**WHAT TO PRODUCE:**
Copy each line exactly.

**MATERIAL FOR THIS TASK:**
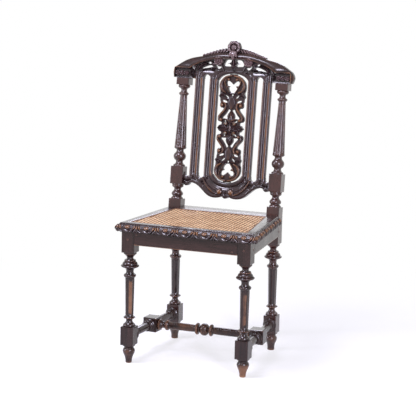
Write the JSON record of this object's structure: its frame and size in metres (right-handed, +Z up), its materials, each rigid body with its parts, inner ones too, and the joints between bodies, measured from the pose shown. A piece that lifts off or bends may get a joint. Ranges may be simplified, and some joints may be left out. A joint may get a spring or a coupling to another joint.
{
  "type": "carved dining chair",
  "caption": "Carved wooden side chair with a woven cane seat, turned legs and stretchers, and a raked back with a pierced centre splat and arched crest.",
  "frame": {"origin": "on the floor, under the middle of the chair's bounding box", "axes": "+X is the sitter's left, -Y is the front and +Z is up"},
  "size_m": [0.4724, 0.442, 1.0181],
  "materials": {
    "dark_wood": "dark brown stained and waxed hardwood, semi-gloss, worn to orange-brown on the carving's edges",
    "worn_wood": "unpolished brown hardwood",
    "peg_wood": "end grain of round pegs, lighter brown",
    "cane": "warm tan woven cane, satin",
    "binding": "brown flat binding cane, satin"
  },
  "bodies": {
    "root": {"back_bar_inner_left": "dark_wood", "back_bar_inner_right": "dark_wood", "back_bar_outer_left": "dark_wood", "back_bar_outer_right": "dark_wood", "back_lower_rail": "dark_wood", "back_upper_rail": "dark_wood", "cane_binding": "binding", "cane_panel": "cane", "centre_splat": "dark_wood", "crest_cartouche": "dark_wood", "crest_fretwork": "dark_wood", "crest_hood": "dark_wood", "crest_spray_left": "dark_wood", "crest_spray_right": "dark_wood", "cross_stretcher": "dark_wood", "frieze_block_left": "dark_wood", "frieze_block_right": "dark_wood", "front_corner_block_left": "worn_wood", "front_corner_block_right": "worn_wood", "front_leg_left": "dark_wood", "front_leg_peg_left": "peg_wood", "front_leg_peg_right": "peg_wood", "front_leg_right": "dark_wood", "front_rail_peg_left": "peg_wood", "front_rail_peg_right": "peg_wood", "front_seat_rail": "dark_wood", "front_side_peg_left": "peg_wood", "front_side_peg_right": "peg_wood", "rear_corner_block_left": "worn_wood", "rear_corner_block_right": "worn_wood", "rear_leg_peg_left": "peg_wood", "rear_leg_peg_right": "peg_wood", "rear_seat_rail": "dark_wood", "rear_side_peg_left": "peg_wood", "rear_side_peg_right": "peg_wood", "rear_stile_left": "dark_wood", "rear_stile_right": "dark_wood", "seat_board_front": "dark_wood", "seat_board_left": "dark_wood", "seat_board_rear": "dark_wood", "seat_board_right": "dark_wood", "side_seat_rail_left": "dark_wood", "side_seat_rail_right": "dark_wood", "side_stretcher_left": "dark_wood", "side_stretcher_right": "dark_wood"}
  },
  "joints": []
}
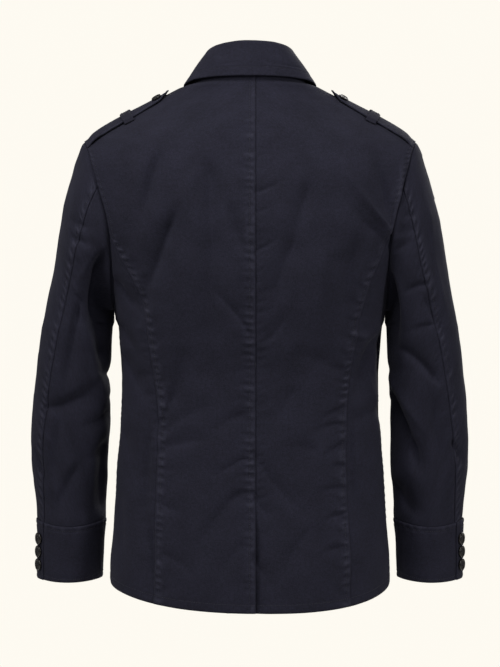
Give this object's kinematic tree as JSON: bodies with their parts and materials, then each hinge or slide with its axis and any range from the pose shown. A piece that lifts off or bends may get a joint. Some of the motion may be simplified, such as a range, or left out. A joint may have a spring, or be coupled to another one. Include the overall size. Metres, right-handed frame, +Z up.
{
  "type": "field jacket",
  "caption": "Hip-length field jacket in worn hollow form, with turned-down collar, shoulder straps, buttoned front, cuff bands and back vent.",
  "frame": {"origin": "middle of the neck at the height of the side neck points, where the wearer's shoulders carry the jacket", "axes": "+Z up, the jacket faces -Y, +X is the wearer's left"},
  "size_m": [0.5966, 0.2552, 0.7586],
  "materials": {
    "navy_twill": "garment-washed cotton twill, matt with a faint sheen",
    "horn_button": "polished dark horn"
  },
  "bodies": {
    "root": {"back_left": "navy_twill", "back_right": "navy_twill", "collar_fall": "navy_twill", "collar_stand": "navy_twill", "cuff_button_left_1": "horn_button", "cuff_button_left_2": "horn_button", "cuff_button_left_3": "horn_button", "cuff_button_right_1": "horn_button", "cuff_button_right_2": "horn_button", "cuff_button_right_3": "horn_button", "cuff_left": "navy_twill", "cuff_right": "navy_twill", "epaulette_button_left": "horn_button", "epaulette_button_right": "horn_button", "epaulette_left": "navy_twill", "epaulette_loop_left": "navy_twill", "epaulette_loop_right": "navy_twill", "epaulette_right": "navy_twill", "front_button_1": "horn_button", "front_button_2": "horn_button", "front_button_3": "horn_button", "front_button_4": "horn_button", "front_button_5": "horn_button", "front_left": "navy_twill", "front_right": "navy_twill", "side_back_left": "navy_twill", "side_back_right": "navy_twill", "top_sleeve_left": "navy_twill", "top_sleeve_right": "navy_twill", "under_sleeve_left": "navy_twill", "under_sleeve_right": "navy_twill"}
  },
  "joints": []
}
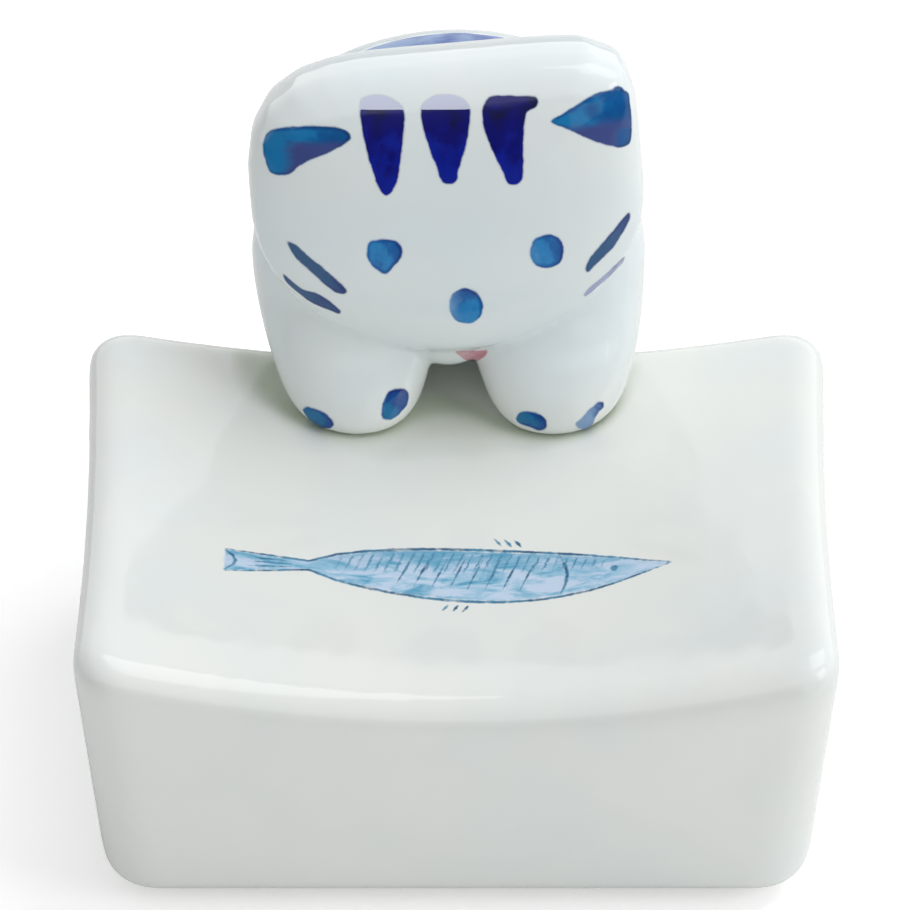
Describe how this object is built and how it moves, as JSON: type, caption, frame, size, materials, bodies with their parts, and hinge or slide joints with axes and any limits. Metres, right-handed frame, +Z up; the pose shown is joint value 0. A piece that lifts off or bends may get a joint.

**RESULT BELOW:**
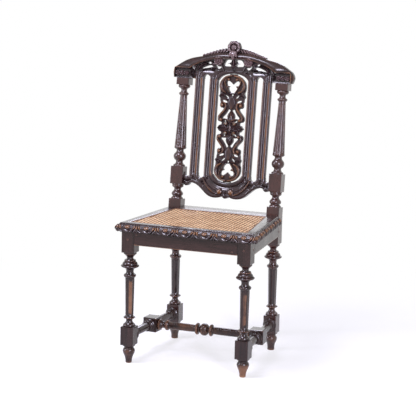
Write the JSON record of this object's structure: its frame and size in metres (right-handed, +Z up), its materials, each rigid body with its parts, inner ones too, and the joints between bodies, measured from the pose shown. A piece that lifts off or bends may get a joint. Ranges may be simplified, and some joints may be left out. A joint may get a spring or a coupling to another joint.
{
  "type": "carved dining chair",
  "caption": "Carved wooden side chair with a woven cane seat, turned legs and stretchers, and a raked back with a pierced centre splat and arched crest.",
  "frame": {"origin": "on the floor, under the middle of the chair's bounding box", "axes": "+X is the sitter's left, -Y is the front and +Z is up"},
  "size_m": [0.4724, 0.442, 1.0181],
  "materials": {
    "dark_wood": "dark brown stained and waxed hardwood, semi-gloss, worn to orange-brown on the carving's edges",
    "worn_wood": "unpolished brown hardwood",
    "peg_wood": "end grain of round pegs, lighter brown",
    "cane": "warm tan woven cane, satin",
    "binding": "brown flat binding cane, satin"
  },
  "bodies": {
    "root": {"back_bar_inner_left": "dark_wood", "back_bar_inner_right": "dark_wood", "back_bar_outer_left": "dark_wood", "back_bar_outer_right": "dark_wood", "back_lower_rail": "dark_wood", "back_upper_rail": "dark_wood", "cane_binding": "binding", "cane_panel": "cane", "centre_splat": "dark_wood", "crest_cartouche": "dark_wood", "crest_fretwork": "dark_wood", "crest_hood": "dark_wood", "crest_spray_left": "dark_wood", "crest_spray_right": "dark_wood", "cross_stretcher": "dark_wood", "frieze_block_left": "dark_wood", "frieze_block_right": "dark_wood", "front_corner_block_left": "worn_wood", "front_corner_block_right": "worn_wood", "front_leg_left": "dark_wood", "front_leg_peg_left": "peg_wood", "front_leg_peg_right": "peg_wood", "front_leg_right": "dark_wood", "front_rail_peg_left": "peg_wood", "front_rail_peg_right": "peg_wood", "front_seat_rail": "dark_wood", "front_side_peg_left": "peg_wood", "front_side_peg_right": "peg_wood", "rear_corner_block_left": "worn_wood", "rear_corner_block_right": "worn_wood", "rear_leg_peg_left": "peg_wood", "rear_leg_peg_right": "peg_wood", "rear_seat_rail": "dark_wood", "rear_side_peg_left": "peg_wood", "rear_side_peg_right": "peg_wood", "rear_stile_left": "dark_wood", "rear_stile_right": "dark_wood", "seat_board_front": "dark_wood", "seat_board_left": "dark_wood", "seat_board_rear": "dark_wood", "seat_board_right": "dark_wood", "side_seat_rail_left": "dark_wood", "side_seat_rail_right": "dark_wood", "side_stretcher_left": "dark_wood", "side_stretcher_right": "dark_wood"}
  },
  "joints": []
}
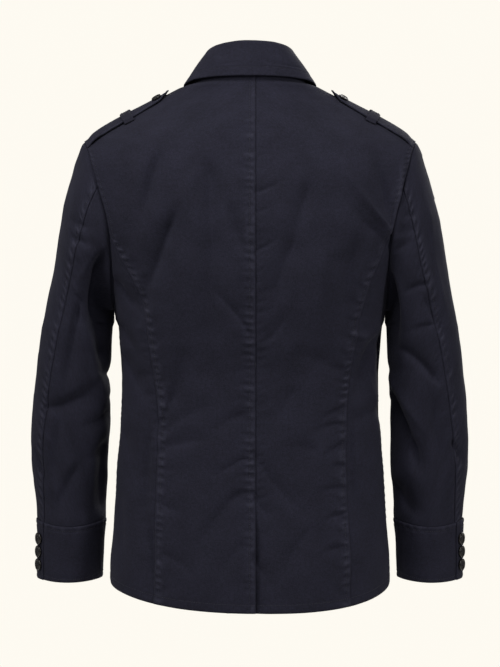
Give this object's kinematic tree as JSON: bodies with their parts and materials, then each hinge or slide with its axis and any range from the pose shown. A piece that lifts off or bends may get a joint. Some of the motion may be simplified, such as a range, or left out. A joint may have a spring, or be coupled to another one. Include the overall size. Metres, right-handed frame, +Z up.
{
  "type": "field jacket",
  "caption": "Hip-length field jacket in worn hollow form, with turned-down collar, shoulder straps, buttoned front, cuff bands and back vent.",
  "frame": {"origin": "middle of the neck at the height of the side neck points, where the wearer's shoulders carry the jacket", "axes": "+Z up, the jacket faces -Y, +X is the wearer's left"},
  "size_m": [0.5966, 0.2552, 0.7586],
  "materials": {
    "navy_twill": "garment-washed cotton twill, matt with a faint sheen",
    "horn_button": "polished dark horn"
  },
  "bodies": {
    "root": {"back_left": "navy_twill", "back_right": "navy_twill", "collar_fall": "navy_twill", "collar_stand": "navy_twill", "cuff_button_left_1": "horn_button", "cuff_button_left_2": "horn_button", "cuff_button_left_3": "horn_button", "cuff_button_right_1": "horn_button", "cuff_button_right_2": "horn_button", "cuff_button_right_3": "horn_button", "cuff_left": "navy_twill", "cuff_right": "navy_twill", "epaulette_button_left": "horn_button", "epaulette_button_right": "horn_button", "epaulette_left": "navy_twill", "epaulette_loop_left": "navy_twill", "epaulette_loop_right": "navy_twill", "epaulette_right": "navy_twill", "front_button_1": "horn_button", "front_button_2": "horn_button", "front_button_3": "horn_button", "front_button_4": "horn_button", "front_button_5": "horn_button", "front_left": "navy_twill", "front_right": "navy_twill", "side_back_left": "navy_twill", "side_back_right": "navy_twill", "top_sleeve_left": "navy_twill", "top_sleeve_right": "navy_twill", "under_sleeve_left": "navy_twill", "under_sleeve_right": "navy_twill"}
  },
  "joints": []
}
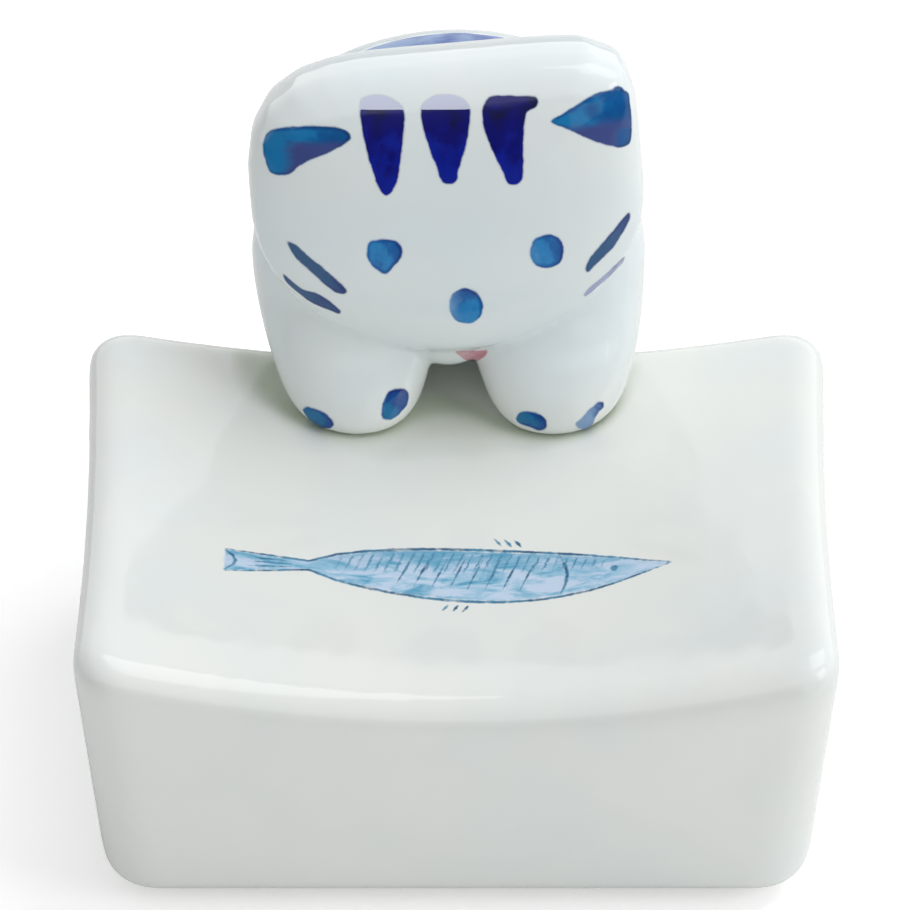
Describe how this object is built and how it moves, as JSON: type, caption, frame, size, materials, bodies with their parts, and hinge or slide joints with axes and any limits. Metres, right-handed frame, +Z up; the pose shown is joint value 0. A piece that lifts off or bends may get a joint.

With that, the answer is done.